I have been taking care of her finances for the past 3 years. I have POA over her money. He was attempting to have her sign a home equity loan for his debt, that gave him permission to borrow against her house. I did not find out about this until the night before he was to send a notary to her assisted living residence to have the paperwork signed. IIs what he was doing illegal? Should I have been consulted? How would this effect the closing of her estate if she were to pass before the loan was fulfilled? Finally, if she were to pass who is liable for the repayment of the loan?

Asked on June 7, 2015 under Estate Planning, Pennsylvania

Answers:

SJZ, Member, New York Bar / FreeAdvice Contributing Attorney

Answered 5 years ago | Contributor

1) Someone with a POA does not have the right to be notified of their principal's (the person giving them the POA; i.e. your mother) transactions or financial arragements.

It is also not illegal for someone to make a bad decision or do something which is a bad idea for them, so long as they are mentally competent (see below).
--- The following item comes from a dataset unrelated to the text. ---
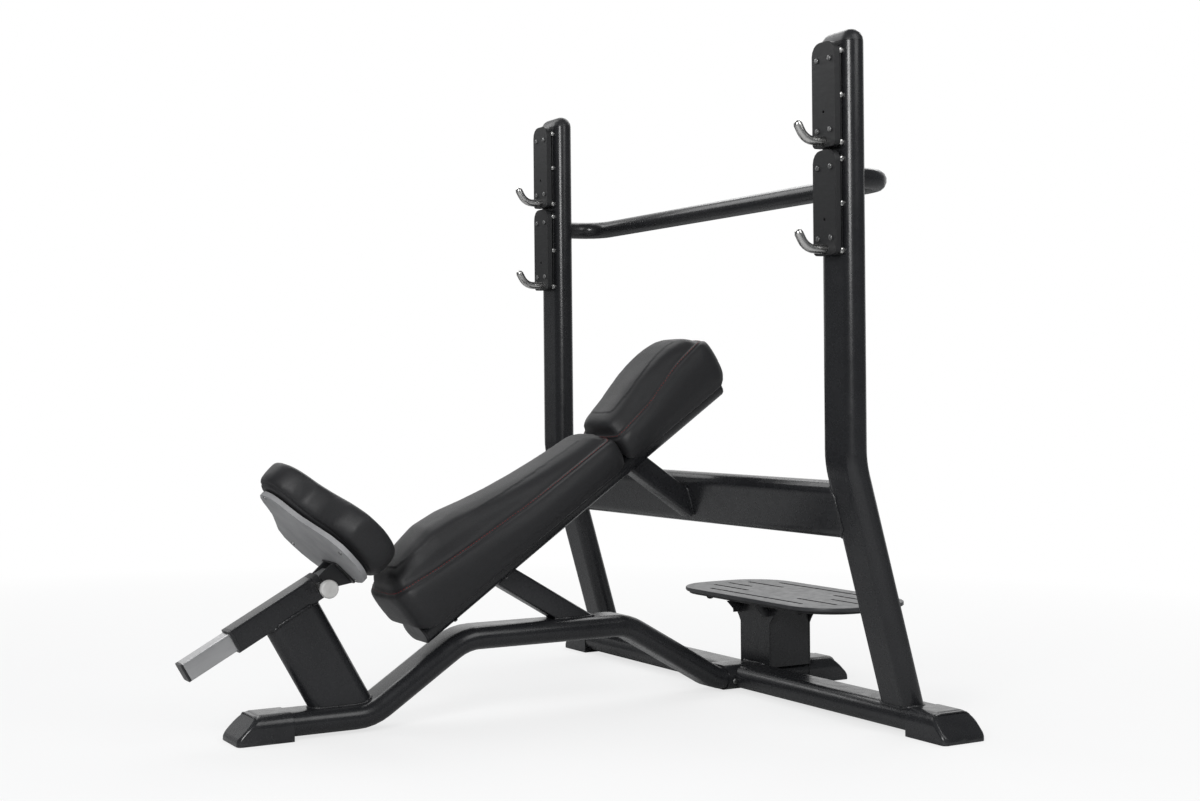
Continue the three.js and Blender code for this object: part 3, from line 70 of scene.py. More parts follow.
# %% Camera
lens = bpy.data.cameras.new("bench_view")
lens.sensor_width = 36
lens.lens = 51.18
EYE = (3.3261, -1.0914, 0.6924)
HEADING, DOWNWARDS, LEANING = 60.3886, 0.2347, -0.5248
camera = bpy.data.objects.new("bench_view", lens)
bpy.context.scene.collection.objects.link(camera)
heading = Matrix.Rotation(math.radians(HEADING), 4, "Z")
tilt = Matrix.Rotation(math.radians(90 - DOWNWARDS), 4, "X")
roll = Matrix.Rotation(math.radians(LEANING), 4, "Z")
camera.matrix_world = Matrix.Translation(EYE) @ heading @ tilt @ roll
bpy.context.scene.camera = camera
print("lens", round(lens.lens, 1), "mm, standing", round(camera.location.length, 2), "m away")

# %% [markdown]
# ## Helpers for objects
# Every new piece is shaped in a bmesh, turned into an object whose origin stays at the middle
# of the world, and set to ride on one of the bodies. A piece made in place needs no moving, and
# the patterns of its finish then line up with those of the solids.

# %% Object helpers
SAME_POINT = 2e-5
FLAT_ENOUGH = math.radians(0.8)


def new_object(name, work, material, smooth=40):
    """A bmesh made an object in one finish; edges sharper than smooth degrees stay crisp."""
    mesh = bpy.data.meshes.new(name)
    work.to_mesh(mesh)
    work.free()
    mesh.shade_smooth()
    mesh.set_sharp_from_angle(angle=math.radians(smooth))
    if material is not None:
        mesh.materials.append(material)
    return linked(name, mesh)


def linked(name, data):
    """A new object for this data, in the scene."""
    thing = bpy.data.objects.new(name, data)
    bpy.context.scene.collection.objects.link(thing)
    return thing


def opened(thing):
    """A bmesh of an object's own mesh, to work on."""
    work = bmesh.new()
    work.from_mesh(thing.data)
    return work


def put_back(work, thing):
    """Ends the work on a mesh that was opened."""
    work.to_mesh(thing.data)
    work.free()


def merged(node):
    """A bmesh of a solid with its loose triangles joined and its flat faces made whole."""
    work = opened(nodes[node])
    bmesh.ops.remove_doubles(work, verts=work.verts, dist=SAME_POINT)
    bmesh.ops.dissolve_limit(work, angle_limit=FLAT_ENOUGH, verts=work.verts, edges=work.edges)
    return work


def rounded(work, edges, by, steps, **settings):
    """Rounds edges of a bmesh by this much."""
    bmesh.ops.bevel(work, geom=edges, offset=by, segments=steps, profile=0.5, affect="EDGES",
                    material=-1, **settings)


def limited(value, low=0, high=1):
    """The value, or the nearer limit where it lies outside them."""
    return min(max(value, low), high)


def rest(thing, body):
    """Lets a finished piece ride on a body."""
    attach(thing, body)
    return thing


# %% [markdown]
# ## Helpers for finishes
# Each finish is one Principled shader with noise behind its colour, its roughness and its bump.
# All of them read Object coordinates, which are metres from the front foot on every piece here,
# so that one millimetre of grain is one millimetre on all of them.

# %% Finish helpers
class Nodes:
    """A node tree in the making: adds nodes and joins them by name or number."""

    def __init__(self, tree):
        self.tree = tree

    def node(self, kind, inputs=None, **settings):
        made = self.tree.nodes.new(kind)
        for key, value in settings.items():
            setattr(made, key, value)
        for key, value in (inputs or {}).items():
            if isinstance(value, bpy.types.NodeSocket):
                self.tree.links.new(value, made.inputs[key])
            else:
                made.inputs[key].default_value = value
        return made

    def spread(self, value, low, high, to_low=0.0, to_high=1.0, **settings):
        """A value's range moved to another range."""
        inputs = {"Value": value, 1: low, 2: high, 3: to_low, 4: to_high}
        return self.node("ShaderNodeMapRange", inputs, **settings).outputs[0]

    def maths(self, one, operation, other=0.0):
        return self.node("ShaderNodeMath", {0: one, 1: other}, operation=operation).outputs[0]

    def either(self, share, first, second):
        """One shader where share is 0 and the other where it is 1."""
        return self.node("ShaderNodeMixShader", {0: share, 1: first, 2: second}).outputs[0]


class Finish(Nodes):
    """A material in the making, round one Principled shader."""

    def __init__(self, name, colour, roughness, metallic=0.0):
        self.material = bpy.data.materials.new(name)
        self.material.use_nodes = True
        super().__init__(self.material.node_tree)
        self.shader = self.tree.nodes["Principled BSDF"]
        self.shader.inputs["Base Color"].default_value = (*colour, 1)
        self.shader.inputs["Roughness"].default_value = roughness
        self.shader.inputs["Metallic"].default_value = metallic
        self.place = self.tree.nodes.new("ShaderNodeTexCoord").outputs["Object"]
        self.last_bump = None

    def stretched(self, scale=(1, 1, 1), turn=(0, 0, 0)):
        turned = self.node("ShaderNodeMapping", {"Vector": self.place, "Rotation": turn})
        inputs = {"Vector": turned.outputs[0], "Scale": scale}
        return self.node("ShaderNodeMapping", inputs).outputs[0]

    def speckle(self, scale, detail=3.0, rough=0.55, place=None):
        inputs = {"Vector": place or self.place, "Scale": scale, "Detail": detail,
                  "Roughness": rough}
        return self.node("ShaderNodeTexNoise", inputs).outputs["Fac"]

    def cells(self, scale, feature="F1"):
        inputs = {"Vector": self.place, "Scale": scale}
        return self.node("ShaderNodeTexVoronoi", inputs, feature=feature).outputs["Distance"]

    def ribs(self, scale, direction, place=None):
        inputs = {"Vector": place or self.place, "Scale": scale}
        ribbed = self.node("ShaderNodeTexWave", inputs, bands_direction=direction)
        return ribbed.outputs["Fac"]

    def blend(self, share, first, second):
        mix = self.node("ShaderNodeMix", {0: share}, data_type="RGBA")
        for socket, colour in ((mix.inputs[6], first), (mix.inputs[7], second)):
            if isinstance(colour, bpy.types.NodeSocket):
                self.tree.links.new(colour, socket)
            else:
                socket.default_value = (*colour, 1)
        return mix.outputs[2]

    def colour(self, share, first, second):
        """The surface's colour: the first where share is 0, the second where it is 1."""
        mixed = self.blend(share, first, second)
        self.tree.links.new(mixed, self.shader.inputs["Base Color"])

    def roughness(self, value):
        self.tree.links.new(value, self.shader.inputs["Roughness"])

    def bump(self, height, depth, strength=1.0):
        inputs = {"Height": height, "Distance": depth, "Strength": strength}
        if self.last_bump is not None:
            inputs["Normal"] = self.last_bump
        self.last_bump = self.node("ShaderNodeBump", inputs).outputs[0]
        self.tree.links.new(self.last_bump, self.shader.inputs["Normal"])

    def worn_edges(self, low=0.6, high=0.78):
        """How bare an edge is rubbed, from 0 to 1, broken up as real rubbing is."""
        edge = self.node("ShaderNodeNewGeometry").outputs["Pointiness"]
        rubbed = self.spread(edge, low, high)
        return self.maths(rubbed, "MULTIPLY", self.spread(self.speckle(90, 5), 0.42, 0.62))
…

2) If you mother is not mentally competent--which would require a determination of incompetency by a court, made on medical/doctor testimony and evidence--then any agreement she enters into when she is not competent can be set aside (voided) for lack of capacity. If she does enter into such a loan and you believe your brother took advantage of her, you may need to bring a legal action to have her declared incompetent and have yourself appointed as her guardian. Speak with an elder law attorney about his.

3) If she takes out the loan and it is not set aside, then if she passes before it is paid off, the lender would have the right to foreclose on her home, sell it, apply the proceeds to the outstanding balance, and then return any remaining amount to the estate/heirs. It may be possible for the estate or heirs to work something out with the lender, under which they will pay off the loan and the home will not be foreclosed.

4) If she passes, the loan would be a debt of her estate, and could take up assets which would otherwise go to her heirs.